By 1980 cancer had become vulnerable to the arguments of those, like McKeown, who maintained that social factors were the main cause of disease and hence prevention, by ‘changing lifestyles', was a much better option than being treated, often unsuccessfully, with nasty anti-cancer drugs. Ten years earlier, in 1971, Dr Donald Pinkel of St Jude's Hospital had astonished the world with his news that a gruelling regime of four anti-cancer drugs given for two years combined with radiotherapy to the brain had increased the cure rate of childhood leukaemia from 0.07 per cent to over 50 per cent. But leukaemia and the other treatable cancers of childhood and young adult life represent only a small fraction of the total number of cases and so, fuelled by Richard Nixon's billion-dollar War Against Cancer, specialists took up the challenge of applying the same principles of treatment to the vastly greater numbers of age-related cancers – of the breast, bowel, brain and so on – that occur overwhelmingly in those aged sixty and over.

This approach, as we now know, did not work. With a few exceptions these ‘old-age' cancers failed to respond or became rapidly resistant to the anti-cancer drugs, whose main consequence was to make the last few months of patients' lives even more burdensome with their grievous side-effects. Thus by the end of the 1970s, despite the hundreds of millions of dollars a year being spent on cancer chemotherapy in the United States, the number of children and adults being cured – 5,000 a year – was dwarfed by the 700,000 a year with age-related cancers who were not.
31

The futility of such massive and injurious overtreatment is obvious, and provided the right climate for those who argued there ‘must be a better way': ‘80–90 per cent of all cancers in Western nations are caused by environmental factors', observed John Bailar III in the
Journal of the National Cancer Institute
, and
insisted it was time to switch attention to finding out what these might be.
32
The same argument would be restated many times over the next few years: the war on cancer had failed, vast funds were being wasted and patients' lives were being made miserable by chemotherapy, to no good purpose. How much better it would be to prevent these cancers in the first place! It sounded plausible enough, but there was only one problem. Besides tobacco, no one knew what these causes of cancer might be – until, in 1980, Sir Richard Doll, Emeritus Professor of Medicine at Oxford University, and now one of the world's most eminent cancer epidemiologists, found the answer. After an exhaustive review of all the relevant evidence, he concluded that, besides the role of tobacco in lung cancer, the Western ‘high-fat' diet was the major cause of cancer which might be avoided were people to switch to a ‘healthier diet'.

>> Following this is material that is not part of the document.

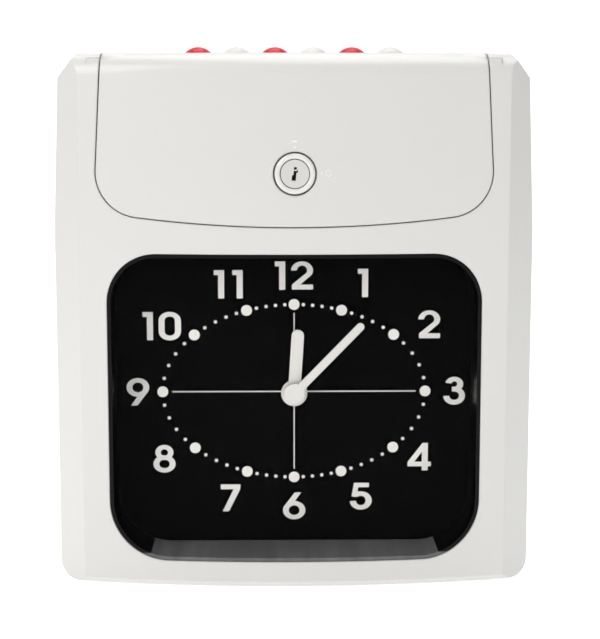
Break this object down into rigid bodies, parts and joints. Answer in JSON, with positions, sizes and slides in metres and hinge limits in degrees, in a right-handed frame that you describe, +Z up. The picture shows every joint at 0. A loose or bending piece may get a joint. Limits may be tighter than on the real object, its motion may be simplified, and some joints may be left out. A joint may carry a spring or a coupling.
{
  "type": "punch time clock",
  "caption": "Upright time recorder: dial clock behind a clear window, lockable printer door above it, domed function keys and a card slot on top.",
  "frame": {"origin": "on the table, under the middle of the whole object's box", "axes": "+Z up, -Y out of the front face, +X to the right as the front is seen"},
  "size_m": [0.218, 0.1308, 0.245],
  "materials": {
    "case_plastic": "fine satin moulded shell plastic, light warm grey",
    "rubber_black": "soft black rubber",
    "screw_steel": "zinc-plated steel",
    "lock_trim": "smooth off-white moulded ring",
    "lock_metal": "nickel-plated zinc casting",
    "lock_face": "pale satin plug",
    "key_red": "glossy red cap",
    "key_white": "glossy white cap",
    "board_green": "solder-masked circuit board",
    "switch_black": "black switch housing",
    "surround_black": "glossy black tray",
    "lens_clear": "clear polished acrylic",
    "dial_black": "satin black printed dial",
    "movement_plastic": "natural acetal",
    "coil_copper": "enamelled copper winding",
    "hand_white": "off-white painted aluminium",
    "wheel_brass": "cut brass",
    "frame_steel": "zinc-plated sheet steel",
    "throat_grey": "dark grey plastic",
    "guide_grey": "grey plastic",
    "rod_steel": "ground steel rod",
    "mech_black": "black engineering plastic",
    "motor_steel": "plated motor can",
    "pulley_white": "white acetal",
    "ribbon_ink": "inked nylon ribbon",
    "transformer_iron": "varnished laminations and tape",
    "battery_blue": "shrink-wrapped cells"
  },
  "bodies": {
    "root": {"front_cover": "case_plastic", "rear_housing": "case_plastic", "rear_cover": "case_plastic", "hinge_pins": "screw_steel", "keypad_board": "board_green", "key_switches": "switch_black", "dial_surround": "surround_black", "dial_lens": "lens_clear", "dial_plate": "dial_black", "clock_movement": "movement_plastic", "movement_coil": "coil_copper", "dial_nut": "wheel_brass", "chassis": "frame_steel", "side_plate_left": "frame_steel", "side_plate_right": "frame_steel", "motor_bracket": "frame_steel", "card_throat": "throat_grey", "card_guide_front": "guide_grey", "card_guide_rear": "guide_grey", "platen": "rubber_black", "carriage_rods": "rod_steel", "carriage_belt": "rubber_black", "carriage_motor": "motor_steel", "ribbon_cartridge": "mech_black", "ribbon": "ribbon_ink", "feed_motor": "motor_steel", "main_board": "board_green", "transformer": "transformer_iron", "backup_battery": "battery_blue", "speaker": "mech_black", "power_inlet": "switch_black", "rubber_feet": "rubber_black", "case_screws": "screw_steel"},
    "door": {"access_door": "case_plastic", "lock_bezel": "lock_trim", "lock_barrel": "lock_metal", "lock_nut": "lock_metal"},
    "lock": {"lock_plug": "lock_face", "lock_cam": "screw_steel", "cam_screw": "screw_steel"},
    "minute": {"minute_hand": "hand_white"},
    "hour": {"hour_hand": "hand_white"},
    "minute_wheel": {"minute_wheel": "wheel_brass"},
    "carriage": {"print_carriage": "mech_black", "print_head": "mech_black"},
    "drive": {"drive_pulley": "rod_steel"},
    "idler": {"idler_pulley": "pulley_white"},
    "spool_left": {"ribbon_spool_left": "ribbon_ink"},
    "spool_right": {"ribbon_spool_right": "ribbon_ink"},
    "feed": {"feed_roller": "rubber_black", "feed_gear": "pulley_white"},
    "pinch": {"pinch_roller": "rubber_black"},
    "motor_shaft": {"feed_pinion": "wheel_brass"},
    "key_1": {"key_1": "key_red"},
    "key_2": {"key_2": "key_white"},
    "key_3": {"key_3": "key_red"},
    "key_4": {"key_4": "key_white"},
    "key_5": {"key_5": "key_red"},
    "key_6": {"key_6": "key_white"}
  },
  "joints": [
    {"name": "door_hinge", "type": "hinge", "parent": "root", "child": "door", "pos_m": [0, -0.05055, 0.238], "axis": [-1, 0, 0], "range_deg": [0, 85]},
    {"name": "lock_turn", "type": "hinge", "parent": "door", "child": "lock", "pos_m": [0, -0.06455, 0.1891], "axis": [0, 1, 0], "range_deg": [0, 90]},
    {"name": "minute_hand_turn", "type": "hinge", "parent": "root", "child": "minute", "pos_m": [0, -0.03355, 0.0862], "axis": [0, 1, 0], "continuous": true},
    {"name": "hour_hand_turn", "type": "hinge", "parent": "root", "child": "hour", "pos_m": [0, -0.03355, 0.0862], "axis": [0, 1, 0], "continuous": true},
    {"name": "minute_wheel_turn", "type": "hinge", "parent": "root", "child": "minute_wheel", "pos_m": [-0.00859, -0.02455, 0.09479], "axis": [0, 1, 0], "continuous": true},
    {"name": "carriage_slide", "type": "slide", "parent": "root", "child": "carriage", "axis": [1, 0, 0], "range_m": [-0.025, 0.025]},
    {"name": "drive_pulley_turn", "type": "hinge", "parent": "root", "child": "drive", "pos_m": [0.0425, -0.01355, 0.169], "axis": [0, 1, 0], "range_deg": [-240, 240]},
    {"name": "idler_pulley_turn", "type": "hinge", "parent": "root", "child": "idler", "pos_m": [-0.0425, -0.01355, 0.169], "axis": [0, 1, 0], "range_deg": [-240, 240]},
    {"name": "ribbon_spool_left_turn", "type": "hinge", "parent": "root", "child": "spool_left", "pos_m": [-0.03, -0.03255, 0.196], "axis": [0, 0, 1], "continuous": true},
    {"name": "ribbon_spool_right_turn", "type": "hinge", "parent": "root", "child": "spool_right", "pos_m": [0.03, -0.03255, 0.196], "axis": [0, 0, 1], "continuous": true},
    {"name": "feed_roller_turn", "type": "hinge", "parent": "root", "child": "feed", "pos_m": [0, 0.01095, 0.124], "axis": [1, 0, 0], "continuous": true},
    {"name": "pinch_roller_turn", "type": "hinge", "parent": "root", "child": "pinch", "pos_m": [0, -0.00135, 0.124], "axis": [1, 0, 0], "continuous": true},
    {"name": "feed_motor_turn", "type": "hinge", "parent": "root", "child": "motor_shaft", "pos_m": [0.052, 0.0321, 0.124], "axis": [1, 0, 0], "continuous": true},
    {"name": "key_1_press", "type": "slide", "parent": "root", "child": "key_1", "axis": [0, 0, -1], "range_m": [0, 0.0015], "stiffness_N_per_m": 500},
    {"name": "key_2_press", "type": "slide", "parent": "root", "child": "key_2", "axis": [0, 0, -1], "range_m": [0, 0.0015], "stiffness_N_per_m": 500},
    {"name": "key_3_press", "type": "slide", "parent": "root", "child": "key_3", "axis": [0, 0, -1], "range_m": [0, 0.0015], "stiffness_N_per_m": 500},
    {"name": "key_4_press", "type": "slide", "parent": "root", "child": "key_4", "axis": [0, 0, -1], "range_m": [0, 0.0015], "stiffness_N_per_m": 500},
    {"name": "key_5_press", "type": "slide", "parent": "root", "child": "key_5", "axis": [0, 0, -1], "range_m": [0, 0.0015], "stiffness_N_per_m": 500},
    {"name": "key_6_press", "type": "slide", "parent": "root", "child": "key_6", "axis": [0, 0, -1], "range_m": [0, 0.0015], "stiffness_N_per_m": 500}
  ],
  "couplings": [
    {"joint": "hour_hand_turn", "follows": "minute_hand_turn", "ratio": 0.083333},
    {"joint": "minute_wheel_turn", "follows": "minute_hand_turn", "ratio": -0.33333},
    {"joint": "drive_pulley_turn", "follows": "carriage_slide", "rad_per_m": 166.67},
    {"joint": "idler_pulley_turn", "follows": "carriage_slide", "rad_per_m": 166.67},
    {"joint": "ribbon_spool_right_turn", "follows": "ribbon_spool_left_turn", "ratio": 1},
    {"joint": "pinch_roller_turn", "follows": "feed_roller_turn", "ratio": -1.4},
    {"joint": "feed_motor_turn", "follows": "feed_roller_turn", "ratio": -2.5}
  ]
}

It was all very astonishing. For years doctors and scientists had struggled to understand the causes of these diseases and it seemed that all along the explanation was staring them in the face every time they sat down to a meal. Indeed it was only curious how long it had taken Sir Richard himself to make his sensational discovery. Fourteen years earlier, in 1967, he had drawn attention in a prestigious lecture to the well-recognised causes of cancer such as tobacco and high-level exposure to certain chemicals in the workplace, but failed to mention the role of food at all.
33
Subsequently, it seemed, he had become persuaded by the evidence from international comparisons, which showed that common cancers in the West like that of the breast and colon were rare in Japan and – vice versa – stomach cancer was common in Japan but relatively rare in the West. It is of course precisely this type of evidence with which Ancel Keys had incriminated the Western diet in heart disease, so it shares its weaknesses. Even if it were true that the pattern of
food consumption was the cause, then presumably switching to a Japanese diet would merely mean switching the risk of dying from the types of cancer common in the West to those common in Japan.